* Provided material *
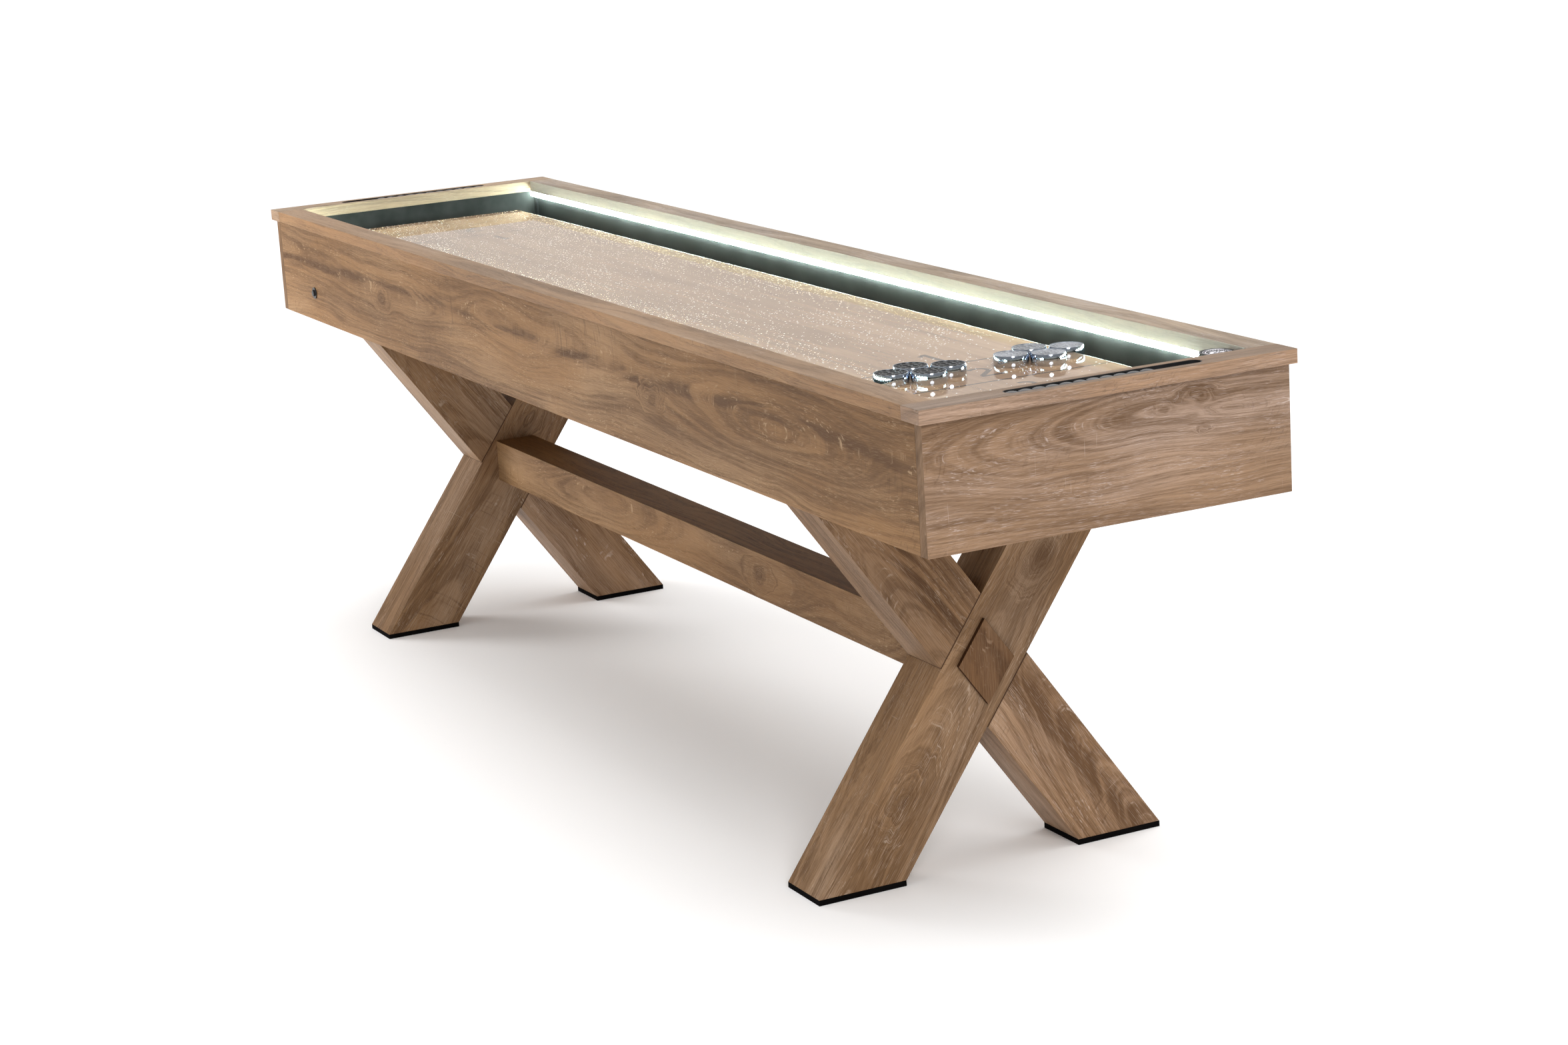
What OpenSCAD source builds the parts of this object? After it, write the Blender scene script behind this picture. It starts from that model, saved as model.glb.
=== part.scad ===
// Nine-foot shuffleboard table on two X-shaped trestles, with its scorers, edge lights and pucks.
// Millimetres, +Z up. The origin is on the floor under the middle of the table. +X is the near end,
// -X the far end, -Y the front long side.

/* [Table] */
// Length over the end caps
table_l = 2743; // [2600:1:2900]
// Width over the side caps
table_w = 610; // [590:1:640]
// Height from the floor to the top of the caps
table_h = 816; // [790:1:850]

/* [Cabinet] */
// Width of a cap board, seen from above
cap_w = 50; // [48:1:54]
// Thickness of a cap board
cap_t = 21; // [20:1:25]
// How far the side caps stand out past the side panels
cap_lip_side = 8; // [4:1:12]
// How far the end caps stand out past the end panels
cap_lip_end = 9; // [4:1:12]
// Height of the cabinet panels
panel_h = 186; // [170:1:200]
// Thickness of the cabinet panels
panel_t = 20; // [18:1:22]
// Thickness of the black boards that line the long sides of the well
side_liner_t = 14; // [12:1:15]
// Thickness of the black boards that line the ends of the well
end_liner_t = 17; // [15:1:18]

/* [Playfield] */
// Length of the raised playing board
play_l = 2424; // [2300:1:2480]
// Width of the raised playing board
play_w = 362; // [340:1:380]
// Thickness of the playing board
play_t = 32; // [28:1:36]
// Drop from the top of the caps to the playing surface
play_drop = 42; // [38:1:48]
// Height of the bearers under the playing board, which is the depth of the gutters below it
bearer_h = 24; // [20:1:28]

/* [Trestles] */
// Distance from the middle of the table to the outer face of a trestle
trestle_x = 980; // [900:1:1000]
// Width of a leg, across its slope
leg_w = 121; // [100:1:125]
// Thickness of a leg, along the table
leg_t = 102; // [90:1:110]
// Half the distance between the middles of a trestle's two feet
foot_y = 227; // [215:1:230]
// Height at which the legs cross
cross_z = 326; // [310:1:340]
// Thickness of a foot pad
pad_t = 9; // [6:1:12]
// Width and height of the square stretcher
stretcher_w = 80; // [70:1:84]
// Thickness of the diamond cover plates
diamond_t = 7.5; // [5:0.5:9]
// Size of a diamond plate as a share of the crossing
diamond_share = 0.65; // [0.55:0.01:0.75]

/* [Scorers] */
// Length of the slot in each end cap
slot_l = 318; // [312:1:330]
// Width of that slot
slot_w = 25; // [25:0.5:27]
// Diameter of a scoring bead
bead_d = 21.2; // [20:0.1:21.4]
// Distance from one bead to the next
bead_pitch = 21.7; // [21.6:0.1:21.8]
// Beads on each scorer
bead_count = 11; // [10:1:11]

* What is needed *
Search the listing for the string "that". Copy each line where it turns up.

* Solved exercise *
What OpenSCAD source builds the parts of this object? After it, write the Blender scene script behind this picture. It starts from that model, saved as model.glb.
// Thickness of the black boards that line the long sides of the well
// Thickness of the black boards that line the ends of the well
// Width of that slot